I'm very sensitive when it comes to grades, and I'm really disappointed even I study as hard as I usually do, my grades sucks!
If I could do anything over, maybe I will not buy that super expensive "Aino" for my cellphone, it's lame, it's fragile, and it's expensive!! I would rather choose Hazel or anything cheaper. Or even a Blackberry!
As I have explained above, my academic performance is not as good as before. My strength is I like to applicate the theories and I know the basics quite well. My weakness is that I'm

personally think that learning all the aspects of pharmacology, memorizing all the musculus and nerves in anatomy. It's not important. We have books, to be read of course.
I have to self-explained my self that these things are important, or at least, I need to excel in these things. For my future. Scholarships, going abroad, what could be better?
I have learned many things, I've become the chairman for my faculty's club, and I have vision and mission in my life.
I didn't make any resolution last year, but 2010 is one of my good years. LEFT: One of my snapshots in 2010. We were strangers back then. But right now, I really fond with them :)
THE NEW YEAR
This year will be different, because I'm in my last year of my faculty, and I expect to learn more difficult subjects and of course, interesting. I'm also one of the leaders in the campus and I have quite a responsibility to encourage everybody.
I expect tis year to be similar as last year, in ways, I'm healthy, there's no bad things happens in my family, there's no accident and so on.
What challenges I expect to face? There will be many things and the best thing to prepare it is that I need to strengthen my faith..! Because I know that it's not wise to be dependent to others. They can't assure you 100%.
But of course, I need them in many ways.
I hope to improve my life, in different way, I want to get my own money, to go abroad, to contribute something to this world.
My strengths is that I'm still hearing voices within my head and my heart, to differentiate the good and the bad (seriously!) and being such an idealist person,
I need to project my positivity in my surroundings (but not also acting like 'holy' priest or something).
COnsidering my physical health, I'm quite healthy this year, but I'm getting fat and no exercise! I'm feeling the unstability of my mood and stiffness in my body. I need to exercise.
Considering my mental health, I'm getting really positive! but the hard part is to maintain such things. I can get very lonely and unstable sometimes.
Considering my social network and social life, I'm getting better, but sometimes I can be really fuzzy and egoist.
I wish to improve my physical and mental health!
Okay.. Time to go for this new year's resolutions!
1. I need to exercise regularly.
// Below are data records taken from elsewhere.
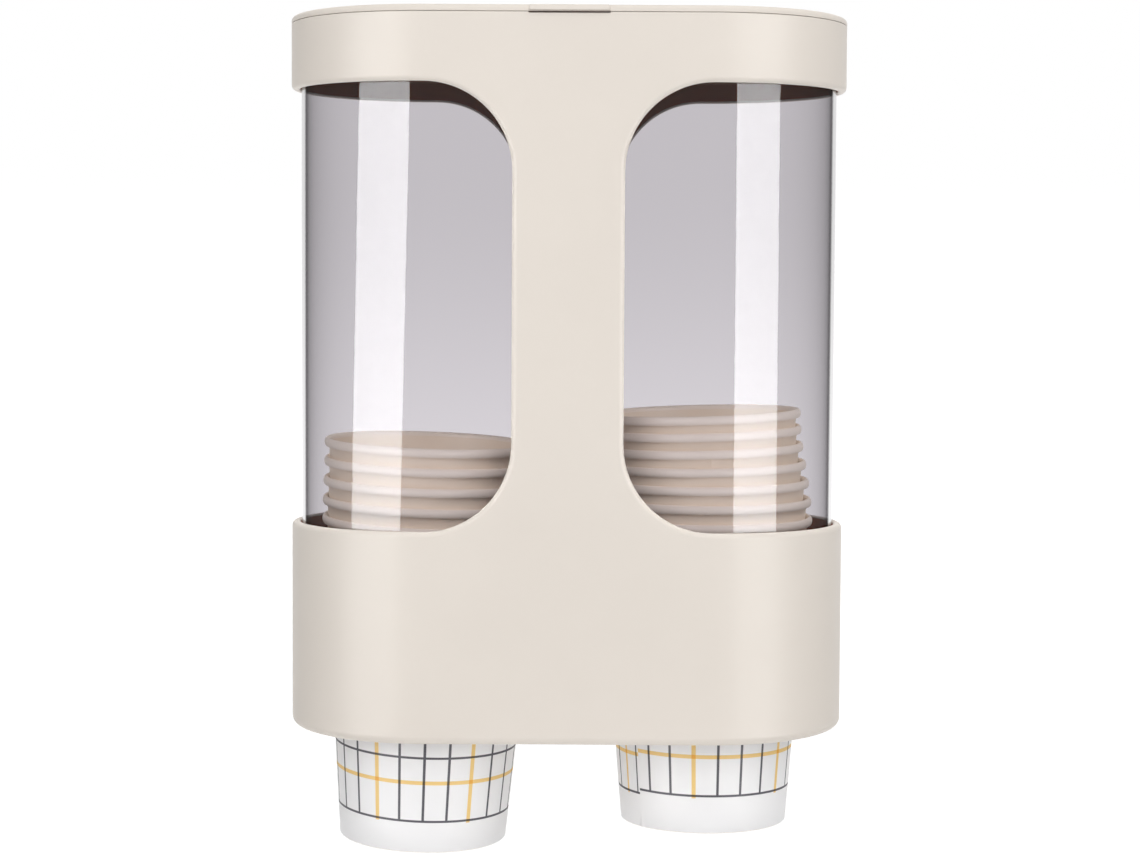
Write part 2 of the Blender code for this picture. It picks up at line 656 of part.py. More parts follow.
def add_fasteners(parent):
    for index, z in enumerate(SHELL_SCREW_Z, 1):
        add_screw(f"shell_screw_{index}", (0, COUNTERBORE_Y, z), (0, -1.6 * COUNTERBORE_Y, z), parent)
    clamp_top = clamp_bottom() + CLAMP_THICKNESS
    for index, y in enumerate(CLAMP_SCREW_Y, 1):
        add_screw(f"clamp_screw_{index}", (0, y, clamp_top), (0, y, CLAMP_POST_BOTTOM + WALL), parent)
    corners = [(x_side, y_side) for x_side in (-1, 1) for y_side in (-1, 1)]
    for index, (x_side, y_side) in enumerate(corners, 1):
        x = x_side * COVER_POST_XY[0]
        y = y_side * COVER_POST_XY[1]
        add_screw(f"cover_screw_{index}", (x, y, COVER_BOTTOM), (x, y, COVER_TOP + COVER_SCREW_REACH), parent)
    for name, side in (("hinge_pin_left", -1), ("hinge_pin_right", 1)):
        add_part(name, knuckle(side, -PIN_HALF, PIN_HALF, PIN_RADIUS), "screw_steel", parent)


# Cups

def cup_profile():
    # Foot skirt, tapered wall, rolled rim, inner wall and the raised floor
    def wall_radius(height):
        return CUP_FOOT_RADIUS + CUP_TAPER * height
    under_rim = CUP_HEIGHT - CUP_RIM_HEIGHT
    floor_top = CUP_FLOOR + CUP_PAPER
    skirt = CUP_FOOT_RADIUS - CUP_SKIRT
    return [
        (0.0, CUP_FLOOR),
        (skirt, CUP_FLOOR),
        (skirt, 0.0),
        (wall_radius(0.0), 0.0),
        (wall_radius(under_rim), under_rim),
        (CUP_RIM_RADIUS, under_rim + CUP_RIM_BELLY),
        (CUP_RIM_RADIUS - CUP_RIM_LIP, CUP_HEIGHT),
        (wall_radius(CUP_HEIGHT - CUP_RIM_LIP) - CUP_PAPER, CUP_HEIGHT - CUP_RIM_LIP),
        (wall_radius(floor_top) - CUP_PAPER, floor_top),
        (0.0, floor_top),
    ]


def cup_feet(count, foot, pitch, settling):
    # Height of each cup's foot from the lowest up; settling closes the pitch higher in the stack
    feet = [foot]
    for step in range(count - 1):
        feet.append(feet[-1] + pitch - settling * step ** 2)
    return feet


def add_cups(side_name, side, feet, parent):
    # The lowest cup is pulled out; the others are one stack
    lowest = add_empty(f"{side_name}_lowest_cup_slide", (side * CUP_X, 0.0, feet[0]), parent)
    stack = add_empty(f"{side_name}_stack_slide", (side * CUP_X, 0.0, feet[1]), parent)
    for index, foot in enumerate(feet, 1):
        holder = lowest if index == 1 else stack
        profile = [(radius, z + foot - holder.location.z) for radius, z in cup_profile()]
        add_part(f"cup_{side_name}_{index:02d}", turned(profile, (0.0, 0.0), CUP_FACETS), "cup_paper", holder)


def build():
    clear_scene()
    root = add_empty("wall_mount", (0.0, 0.0, 0.0))
    bracket_frame = add_empty("bracket_frame", HOUSING_ORIGIN, root)
    housing = add_empty("housing_slide", HOUSING_ORIGIN, root)
    add_bracket(bracket_frame)
    add_front_shell(housing)
    add_rear_shell(housing)
    add_deck(housing)
    add_gasket("retainer_gasket_left", -1, housing)
    add_gasket("retainer_gasket_right", 1, housing)
    add_clamp(housing)
    add_cover(housing)
    add_tube(housing)
    add_mouth_frame(housing)
    add_fasteners(housing)
    add_lid(housing)
    left_feet = cup_feet(LEFT_CUPS, LEFT_FOOT, LEFT_PITCH, 0.0)
    left_feet[0] -= LEFT_DROP    # drawn down a little from its stack
    add_cups("left", -1, left_feet, housing)
    add_cups("right", 1, cup_feet(RIGHT_CUPS, RIGHT_FOOT, RIGHT_PITCH, RIGHT_SETTLING), housing)


build()
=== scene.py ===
import math
import random

import bmesh
import bpy
from mathutils import Matrix, Vector


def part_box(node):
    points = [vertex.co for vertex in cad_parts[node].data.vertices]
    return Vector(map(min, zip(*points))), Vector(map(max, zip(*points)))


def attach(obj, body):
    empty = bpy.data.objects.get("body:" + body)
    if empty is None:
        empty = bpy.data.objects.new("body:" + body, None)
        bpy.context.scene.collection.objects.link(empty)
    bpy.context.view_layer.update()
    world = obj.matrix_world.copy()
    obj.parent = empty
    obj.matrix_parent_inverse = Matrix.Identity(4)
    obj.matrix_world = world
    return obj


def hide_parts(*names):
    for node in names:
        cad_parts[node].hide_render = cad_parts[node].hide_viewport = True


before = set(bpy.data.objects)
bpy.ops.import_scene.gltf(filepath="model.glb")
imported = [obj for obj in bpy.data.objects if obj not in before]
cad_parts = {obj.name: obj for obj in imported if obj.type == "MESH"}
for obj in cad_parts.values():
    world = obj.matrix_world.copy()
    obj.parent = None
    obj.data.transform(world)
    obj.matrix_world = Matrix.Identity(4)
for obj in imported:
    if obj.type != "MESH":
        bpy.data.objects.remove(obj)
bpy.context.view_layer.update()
scene = bpy.context.scene
tubeLow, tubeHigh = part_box("cup_tube")
planDepth = (tubeLow.y + tubeHigh.y) / 2        # mid-depth of the housing
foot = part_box("front_shell")[0].z               # underside of the shells
print("frame loaded, foot of the housing at", round(foot, 4))


# Camera and room

photo = {"width": 1140, "focalPixels": 2416.1, "distance": 0.87935, "height": 0.15722,
         "pitch": -0.05618, "yaw": 0.00108, "roll": 0.0053}

forward = Vector((math.sin(photo["yaw"]) * math.cos(photo["pitch"]),
                  math.cos(photo["yaw"]) * math.cos(photo["pitch"]), math.sin(photo["pitch"])))
level = Vector((math.cos(photo["yaw"]), -math.sin(photo["yaw"]), 0))
upright = level.cross(forward)
camRight = math.cos(photo["roll"]) * level + math.sin(photo["roll"]) * upright
camUp = math.cos(photo["roll"]) * upright - math.sin(photo["roll"]) * level
camera = bpy.data.objects.new("camera", bpy.data.cameras.new("camera"))
camera.data.sensor_width = 36
camera.data.lens = 36 * photo["focalPixels"] / photo["width"]
turn = Matrix((camRight, camUp, -forward)).transposed()
camera.matrix_world = Matrix.Translation((0, planDepth - photo["distance"], foot + photo["height"])) @ turn.to_4x4()
scene.collection.objects.link(camera)
scene.camera = camera
scene.view_settings.view_transform = "Standard"


# Node trees: sockets that can be used in sums, and one method for any other node

def sumOf(operation, turned=False):
    def result(self, other):
        first, second = (other, self) if turned else (self, other)
        return self.nodes.maths(operation, first, second)
    return result


class Wire:
    def __init__(self, nodes, socket):
        self.nodes, self.socket = nodes, socket

    __add__, __radd__ = sumOf("ADD"), sumOf("ADD", True)
    __sub__, __rsub__ = sumOf("SUBTRACT"), sumOf("SUBTRACT", True)
    __mul__, __rmul__ = sumOf("MULTIPLY"), sumOf("MULTIPLY", True)
    __truediv__, __pow__ = sumOf("DIVIDE"), sumOf("POWER")
    __lt__, __gt__ = sumOf("LESS_THAN"), sumOf("GREATER_THAN")
    atLeast, atMost = sumOf("MAXIMUM"), sumOf("MINIMUM")

    def __abs__(self):
        return self.nodes.maths("ABSOLUTE", self)

    def out(self, name):
        return Wire(self.nodes, self.socket.node.outputs[name])


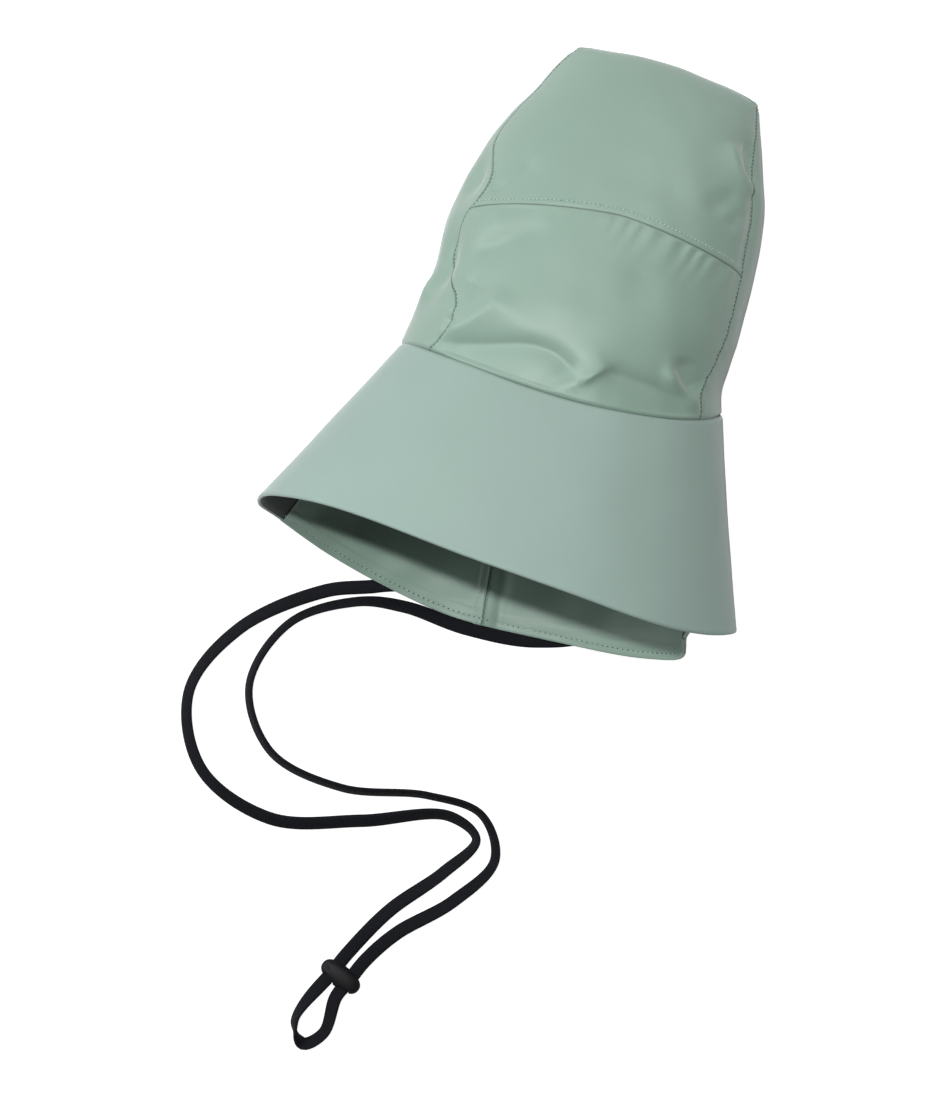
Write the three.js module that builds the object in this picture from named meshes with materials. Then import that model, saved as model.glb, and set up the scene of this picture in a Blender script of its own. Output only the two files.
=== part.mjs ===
// A rain hat lying on its back, with a long stiff bill, a soft neck cape and a chin cord with a lock.
// Millimetres. +X runs across the hat, +Y from the rim to the top of the crown, and +Z up.
// A place on the hat is a turn about its length, 0 at the middle of the front and positive towards +X,
// and a distance along the crown or down the brim.

import * as THREE from "three";

const { clamp, degToRad, lerp } = THREE.MathUtils;

// Crown
const crownWidth = 184;
const crownHeight = 191;
const crownDepth = 150;
const crownWall = 1.2;

// Bill and cape, which share one rim
const rimWidth = 273;
const rimDepth = 187;
const rimShift = -4.5;
const billLength = 98;
const capeLength = 144;
const sideLength = 107;
const billWall = 2.4;
const capeWall = 1.4;
const capeLift = 3.6;

// Running gap left between two sewn pieces
const seamGap = 0.4;

// Chin cord and its lock
const cordWidth = 7.5;
const cordThickness = 2.6;
const cordChamfer = 0.87;
const cordClearance = 0.2;
const lockWidth = 26;
const lockHeight = 9;
const lockLength = 10.5;
const lockBevel = 0.7;
const lockHoleSpacing = 10.6;
const lockHoleClearance = 0.6;
const lockCentre = new THREE.Vector2(-26.5, -362);
const lockTurn = degToRad(-22.8);

// How square the front and the back of a crown section are, and how high its widest place lies
const frontSquareness = 2.3;
const backSquareness = 3.4;
const widestShare = 0.45;

// How far the cloth settles where the crown rests, so that its underside lies flat on the ground
const settle = 0.6;

// How square the upper and the lower half of the rim are
const rimFrontSquareness = 2.25;
const rimBackSquareness = 2.5;
const rimWidestShare = 0.56;

// How fully the rim's front and back keep their length towards the sides
const rimFullness = 1.8;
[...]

In the end of the year. I have a flat abs and some muscle in my biceps.
2. I want to extend my world. I have once or twice going abroad, and once or twice going outside the town
3. I want to help other animals. I'll make the clinic of compassion works!
4. I need to be a good leader. HKSA's projects will be done!
5. I love my family. I'll not forget their bdays and get them some presents!
6. I need someone.. I'm getting a girlfriend, or I'm getting my mind to accept things. LOL
7. Stop watching bad "things". I need to become a good boy. lol
8. Be organized. There will be at least 30 post this year in my blog.
9. Last but not least. Learn something new!! I need to have a new hobby in the end of this year.